PROMPT
Look at the entries below and reproduce them exactly.

___ DATA SUPPLIED ___

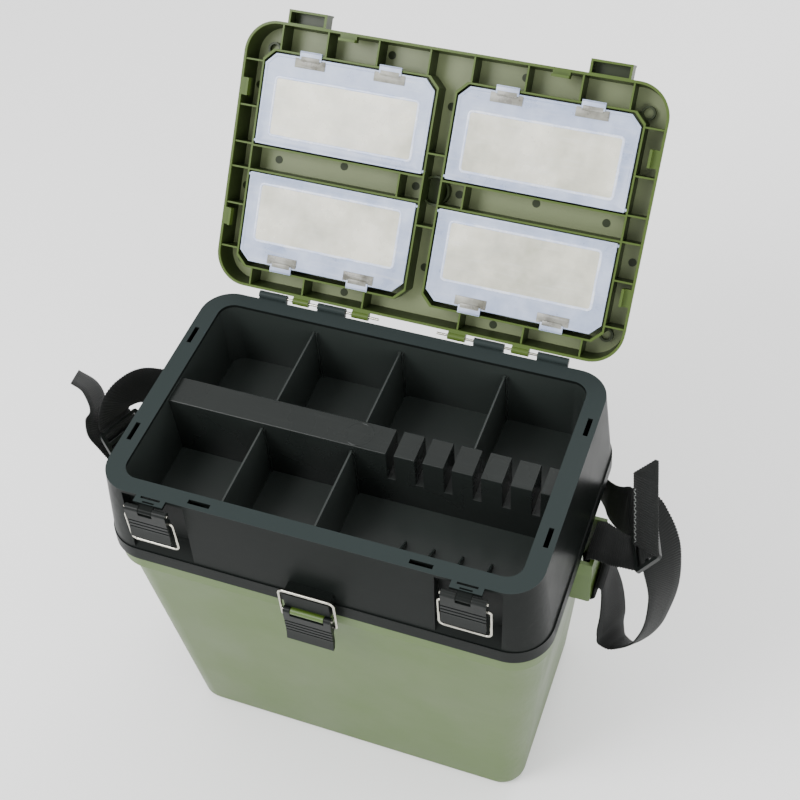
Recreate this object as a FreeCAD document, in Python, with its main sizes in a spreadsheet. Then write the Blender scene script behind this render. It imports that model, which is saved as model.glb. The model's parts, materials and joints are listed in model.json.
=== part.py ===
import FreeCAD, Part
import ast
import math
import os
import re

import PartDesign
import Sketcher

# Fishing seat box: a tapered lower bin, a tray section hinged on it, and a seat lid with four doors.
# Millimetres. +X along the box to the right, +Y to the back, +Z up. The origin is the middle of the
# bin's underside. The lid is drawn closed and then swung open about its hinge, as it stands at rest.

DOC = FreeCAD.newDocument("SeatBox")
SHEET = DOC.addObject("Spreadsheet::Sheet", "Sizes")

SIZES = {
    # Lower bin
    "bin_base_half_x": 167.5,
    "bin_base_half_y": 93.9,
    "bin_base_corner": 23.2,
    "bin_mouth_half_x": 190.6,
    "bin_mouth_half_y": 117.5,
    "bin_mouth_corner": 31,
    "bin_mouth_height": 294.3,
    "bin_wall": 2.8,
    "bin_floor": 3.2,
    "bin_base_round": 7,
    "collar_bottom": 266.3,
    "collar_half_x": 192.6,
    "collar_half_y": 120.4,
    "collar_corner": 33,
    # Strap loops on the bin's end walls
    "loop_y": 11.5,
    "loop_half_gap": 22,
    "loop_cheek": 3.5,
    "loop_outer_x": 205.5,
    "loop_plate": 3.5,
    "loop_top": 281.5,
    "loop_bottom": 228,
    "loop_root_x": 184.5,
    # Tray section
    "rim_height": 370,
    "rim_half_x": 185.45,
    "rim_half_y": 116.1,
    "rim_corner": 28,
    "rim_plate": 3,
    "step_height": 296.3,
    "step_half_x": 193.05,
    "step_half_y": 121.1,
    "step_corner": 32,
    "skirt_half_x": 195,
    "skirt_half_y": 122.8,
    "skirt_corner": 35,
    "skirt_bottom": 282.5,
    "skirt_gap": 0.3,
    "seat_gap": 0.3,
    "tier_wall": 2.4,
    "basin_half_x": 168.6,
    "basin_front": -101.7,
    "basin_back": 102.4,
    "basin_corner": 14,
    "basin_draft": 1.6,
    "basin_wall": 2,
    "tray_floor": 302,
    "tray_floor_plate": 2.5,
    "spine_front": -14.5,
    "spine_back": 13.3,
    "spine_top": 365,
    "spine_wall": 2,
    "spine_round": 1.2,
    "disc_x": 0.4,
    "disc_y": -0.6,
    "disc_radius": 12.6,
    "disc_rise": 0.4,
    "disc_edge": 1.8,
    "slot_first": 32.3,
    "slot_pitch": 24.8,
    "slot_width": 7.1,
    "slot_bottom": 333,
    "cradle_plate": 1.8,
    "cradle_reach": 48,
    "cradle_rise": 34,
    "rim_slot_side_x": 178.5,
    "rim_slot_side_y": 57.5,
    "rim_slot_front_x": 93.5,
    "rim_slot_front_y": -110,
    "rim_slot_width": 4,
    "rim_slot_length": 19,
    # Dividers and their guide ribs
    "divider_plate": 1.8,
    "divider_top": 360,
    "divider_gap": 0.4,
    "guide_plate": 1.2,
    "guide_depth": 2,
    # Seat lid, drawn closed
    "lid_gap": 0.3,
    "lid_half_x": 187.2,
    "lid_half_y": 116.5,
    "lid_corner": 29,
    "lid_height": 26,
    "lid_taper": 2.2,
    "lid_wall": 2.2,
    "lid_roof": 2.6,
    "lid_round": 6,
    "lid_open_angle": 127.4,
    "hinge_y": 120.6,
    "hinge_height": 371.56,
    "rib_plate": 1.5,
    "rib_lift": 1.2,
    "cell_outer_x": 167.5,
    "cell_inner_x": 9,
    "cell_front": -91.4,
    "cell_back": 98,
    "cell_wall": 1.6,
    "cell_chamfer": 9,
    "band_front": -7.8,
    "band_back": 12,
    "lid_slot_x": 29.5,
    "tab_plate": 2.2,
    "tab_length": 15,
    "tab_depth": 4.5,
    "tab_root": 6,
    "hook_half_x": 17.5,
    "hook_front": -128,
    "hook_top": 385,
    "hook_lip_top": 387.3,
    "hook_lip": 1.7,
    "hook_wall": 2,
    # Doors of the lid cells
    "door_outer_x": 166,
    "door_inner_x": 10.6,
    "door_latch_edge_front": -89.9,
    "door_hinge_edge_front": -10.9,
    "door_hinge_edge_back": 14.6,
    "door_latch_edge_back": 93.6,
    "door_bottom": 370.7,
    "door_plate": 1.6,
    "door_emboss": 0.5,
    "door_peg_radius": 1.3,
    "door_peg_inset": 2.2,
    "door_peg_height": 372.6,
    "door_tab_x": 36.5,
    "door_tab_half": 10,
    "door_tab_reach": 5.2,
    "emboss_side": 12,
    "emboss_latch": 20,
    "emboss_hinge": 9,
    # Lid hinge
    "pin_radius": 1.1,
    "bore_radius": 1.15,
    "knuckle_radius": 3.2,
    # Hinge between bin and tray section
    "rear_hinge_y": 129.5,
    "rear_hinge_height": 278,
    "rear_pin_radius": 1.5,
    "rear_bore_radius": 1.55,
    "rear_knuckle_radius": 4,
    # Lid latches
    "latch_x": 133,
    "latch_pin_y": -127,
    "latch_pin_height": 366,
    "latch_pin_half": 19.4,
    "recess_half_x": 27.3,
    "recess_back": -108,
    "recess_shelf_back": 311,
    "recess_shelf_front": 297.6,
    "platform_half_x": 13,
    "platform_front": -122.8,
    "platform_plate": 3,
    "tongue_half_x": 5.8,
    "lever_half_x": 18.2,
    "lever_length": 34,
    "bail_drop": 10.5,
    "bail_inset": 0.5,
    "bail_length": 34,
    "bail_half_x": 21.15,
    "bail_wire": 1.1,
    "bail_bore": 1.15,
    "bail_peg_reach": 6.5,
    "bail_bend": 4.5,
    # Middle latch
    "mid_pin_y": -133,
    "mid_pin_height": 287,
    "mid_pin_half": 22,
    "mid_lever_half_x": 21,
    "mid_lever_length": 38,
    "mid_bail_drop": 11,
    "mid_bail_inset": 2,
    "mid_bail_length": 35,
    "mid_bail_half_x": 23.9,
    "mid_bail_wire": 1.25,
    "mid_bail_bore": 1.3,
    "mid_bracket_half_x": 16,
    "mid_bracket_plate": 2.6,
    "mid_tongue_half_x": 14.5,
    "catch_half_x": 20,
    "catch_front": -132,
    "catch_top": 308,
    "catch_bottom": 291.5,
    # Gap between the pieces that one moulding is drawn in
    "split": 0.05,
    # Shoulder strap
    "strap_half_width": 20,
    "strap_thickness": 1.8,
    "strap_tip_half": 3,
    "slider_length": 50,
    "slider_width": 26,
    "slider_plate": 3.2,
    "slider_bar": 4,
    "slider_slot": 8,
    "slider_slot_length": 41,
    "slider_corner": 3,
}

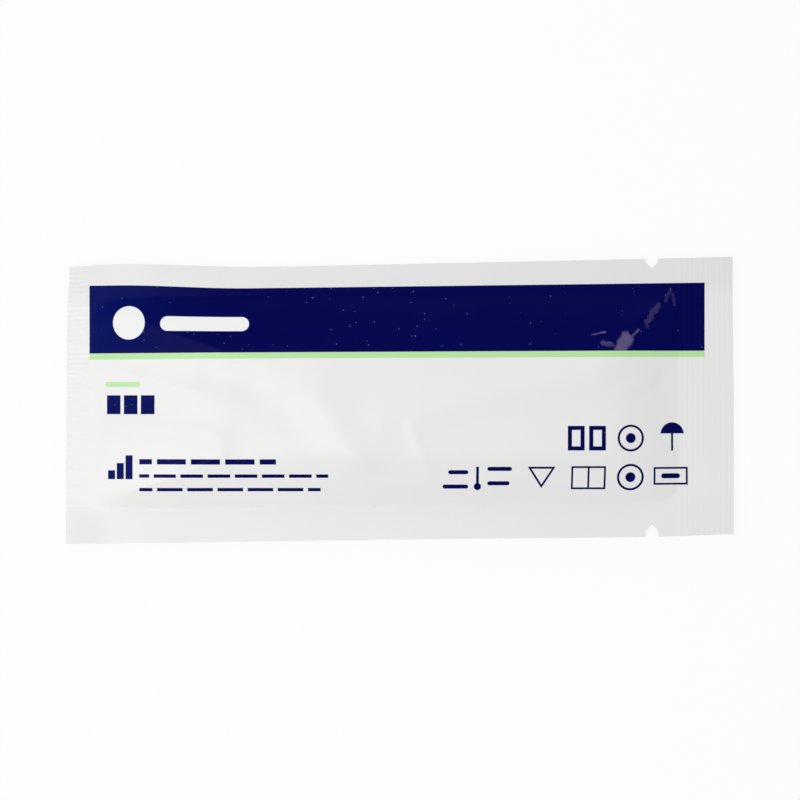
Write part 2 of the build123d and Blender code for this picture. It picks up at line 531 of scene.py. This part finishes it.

___

WRITTEN RESPONSE
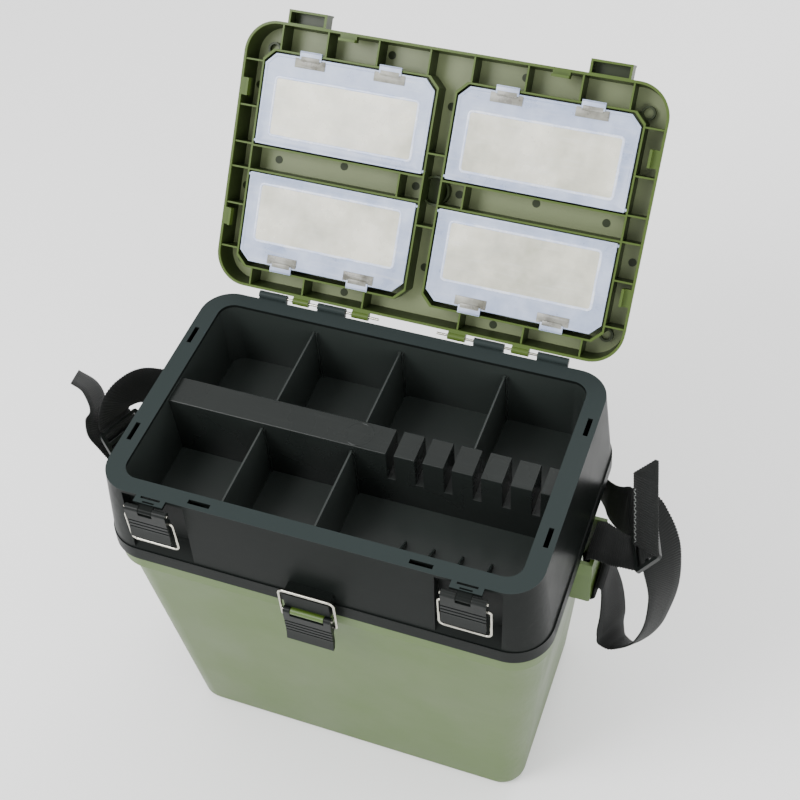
Recreate this object as a FreeCAD document, in Python, with its main sizes in a spreadsheet. Then write the Blender scene script behind this render. It imports that model, which is saved as model.glb. The model's parts, materials and joints are listed in model.json.
=== part.py ===
import FreeCAD, Part
import ast
import math
import os
import re

import PartDesign
import Sketcher

# Fishing seat box: a tapered lower bin, a tray section hinged on it, and a seat lid with four doors.
# Millimetres. +X along the box to the right, +Y to the back, +Z up. The origin is the middle of the
# bin's underside. The lid is drawn closed and then swung open about its hinge, as it stands at rest.

DOC = FreeCAD.newDocument("SeatBox")
SHEET = DOC.addObject("Spreadsheet::Sheet", "Sizes")

SIZES = {
    # Lower bin
    "bin_base_half_x": 167.5,
    "bin_base_half_y": 93.9,
    "bin_base_corner": 23.2,
    "bin_mouth_half_x": 190.6,
    "bin_mouth_half_y": 117.5,
    "bin_mouth_corner": 31,
    "bin_mouth_height": 294.3,
    "bin_wall": 2.8,
    "bin_floor": 3.2,
    "bin_base_round": 7,
    "collar_bottom": 266.3,
    "collar_half_x": 192.6,
    "collar_half_y": 120.4,
    "collar_corner": 33,
    # Strap loops on the bin's end walls
    "loop_y": 11.5,
    "loop_half_gap": 22,
    "loop_cheek": 3.5,
    "loop_outer_x": 205.5,
    "loop_plate": 3.5,
    "loop_top": 281.5,
    "loop_bottom": 228,
    "loop_root_x": 184.5,
    # Tray section
    "rim_height": 370,
    "rim_half_x": 185.45,
    "rim_half_y": 116.1,
    "rim_corner": 28,
    "rim_plate": 3,
    "step_height": 296.3,
    "step_half_x": 193.05,
    "step_half_y": 121.1,
    "step_corner": 32,
    "skirt_half_x": 195,
    "skirt_half_y": 122.8,
    "skirt_corner": 35,
    "skirt_bottom": 282.5,
    "skirt_gap": 0.3,
    "seat_gap": 0.3,
    "tier_wall": 2.4,
    "basin_half_x": 168.6,
    "basin_front": -101.7,
    "basin_back": 102.4,
    "basin_corner": 14,
    "basin_draft": 1.6,
    "basin_wall": 2,
    "tray_floor": 302,
    "tray_floor_plate": 2.5,
    "spine_front": -14.5,
    "spine_back": 13.3,
    "spine_top": 365,
    "spine_wall": 2,
    "spine_round": 1.2,
    "disc_x": 0.4,
    "disc_y": -0.6,
    "disc_radius": 12.6,
    "disc_rise": 0.4,
    "disc_edge": 1.8,
    "slot_first": 32.3,
    "slot_pitch": 24.8,
    "slot_width": 7.1,
    "slot_bottom": 333,
    "cradle_plate": 1.8,
    "cradle_reach": 48,
    "cradle_rise": 34,
    "rim_slot_side_x": 178.5,
    "rim_slot_side_y": 57.5,
    "rim_slot_front_x": 93.5,
    "rim_slot_front_y": -110,
    "rim_slot_width": 4,
    "rim_slot_length": 19,
    # Dividers and their guide ribs
    "divider_plate": 1.8,
    "divider_top": 360,
    "divider_gap": 0.4,
    "guide_plate": 1.2,
    "guide_depth": 2,
    # Seat lid, drawn closed
    "lid_gap": 0.3,
    "lid_half_x": 187.2,
    "lid_half_y": 116.5,
    "lid_corner": 29,
    "lid_height": 26,
    "lid_taper": 2.2,
    "lid_wall": 2.2,
    "lid_roof": 2.6,
    "lid_round": 6,
    "lid_open_angle": 127.4,
    "hinge_y": 120.6,
    "hinge_height": 371.56,
    "rib_plate": 1.5,
    "rib_lift": 1.2,
    "cell_outer_x": 167.5,
    "cell_inner_x": 9,
    "cell_front": -91.4,
    "cell_back": 98,
    "cell_wall": 1.6,
    "cell_chamfer": 9,
    "band_front": -7.8,
    "band_back": 12,
    "lid_slot_x": 29.5,
    "tab_plate": 2.2,
    "tab_length": 15,
    "tab_depth": 4.5,
    "tab_root": 6,
    "hook_half_x": 17.5,
    "hook_front": -128,
    "hook_top": 385,
    "hook_lip_top": 387.3,
    "hook_lip": 1.7,
    "hook_wall": 2,
    # Doors of the lid cells
    "door_outer_x": 166,
    "door_inner_x": 10.6,
    "door_latch_edge_front": -89.9,
    "door_hinge_edge_front": -10.9,
    "door_hinge_edge_back": 14.6,
    "door_latch_edge_back": 93.6,
    "door_bottom": 370.7,
    "door_plate": 1.6,
    "door_emboss": 0.5,
    "door_peg_radius": 1.3,
    "door_peg_inset": 2.2,
    "door_peg_height": 372.6,
    "door_tab_x": 36.5,
    "door_tab_half": 10,
    "door_tab_reach": 5.2,
    "emboss_side": 12,
    "emboss_latch": 20,
    "emboss_hinge": 9,
    # Lid hinge
    "pin_radius": 1.1,
    "bore_radius": 1.15,
    "knuckle_radius": 3.2,
    # Hinge between bin and tray section
    "rear_hinge_y": 129.5,
    "rear_hinge_height": 278,
    "rear_pin_radius": 1.5,
    "rear_bore_radius": 1.55,
    "rear_knuckle_radius": 4,
    # Lid latches
    "latch_x": 133,
    "latch_pin_y": -127,
    "latch_pin_height": 366,
    "latch_pin_half": 19.4,
    "recess_half_x": 27.3,
    "recess_back": -108,
    "recess_shelf_back": 311,
    "recess_shelf_front": 297.6,
    "platform_half_x": 13,
    "platform_front": -122.8,
    "platform_plate": 3,
    "tongue_half_x": 5.8,
    "lever_half_x": 18.2,
    "lever_length": 34,
    "bail_drop": 10.5,
    "bail_inset": 0.5,
    "bail_length": 34,
    "bail_half_x": 21.15,
    "bail_wire": 1.1,
    "bail_bore": 1.15,
    "bail_peg_reach": 6.5,
    "bail_bend": 4.5,
    # Middle latch
    "mid_pin_y": -133,
    "mid_pin_height": 287,
    "mid_pin_half": 22,
    "mid_lever_half_x": 21,
    "mid_lever_length": 38,
    "mid_bail_drop": 11,
    "mid_bail_inset": 2,
    "mid_bail_length": 35,
    "mid_bail_half_x": 23.9,
    "mid_bail_wire": 1.25,
    "mid_bail_bore": 1.3,
    "mid_bracket_half_x": 16,
    "mid_bracket_plate": 2.6,
    "mid_tongue_half_x": 14.5,
    "catch_half_x": 20,
    "catch_front": -132,
    "catch_top": 308,
    "catch_bottom": 291.5,
    # Gap between the pieces that one moulding is drawn in
    "split": 0.05,
    # Shoulder strap
    "strap_half_width": 20,
    "strap_thickness": 1.8,
    "strap_tip_half": 3,
    "slider_length": 50,
    "slider_width": 26,
    "slider_plate": 3.2,
    "slider_bar": 4,
    "slider_slot": 8,
    "slider_slot_length": 41,
    "slider_corner": 3,
}

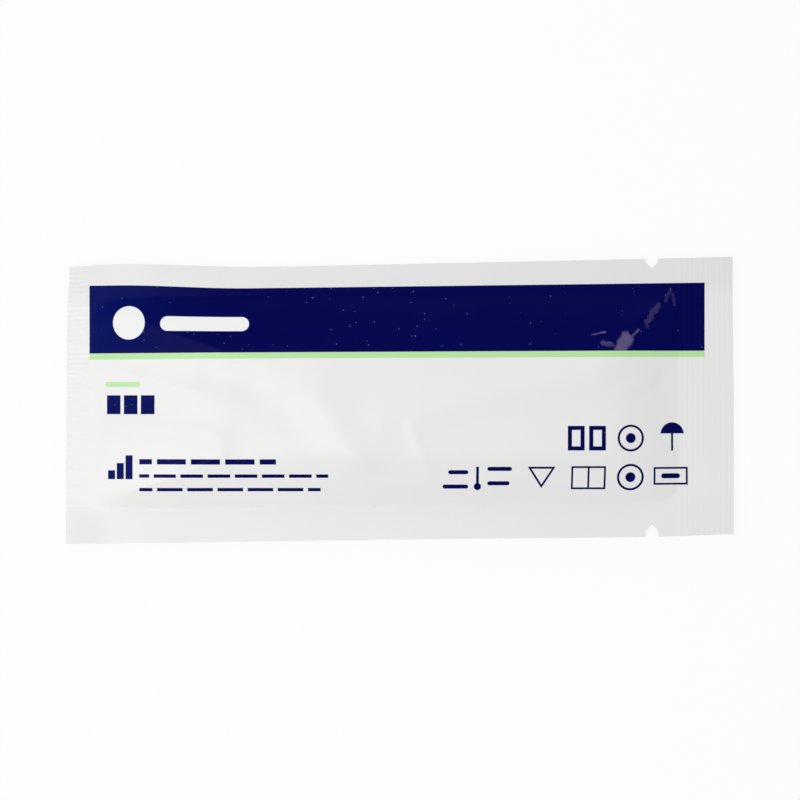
Write part 2 of the build123d and Blender code for this picture. It picks up at line 531 of scene.py. This part finishes it.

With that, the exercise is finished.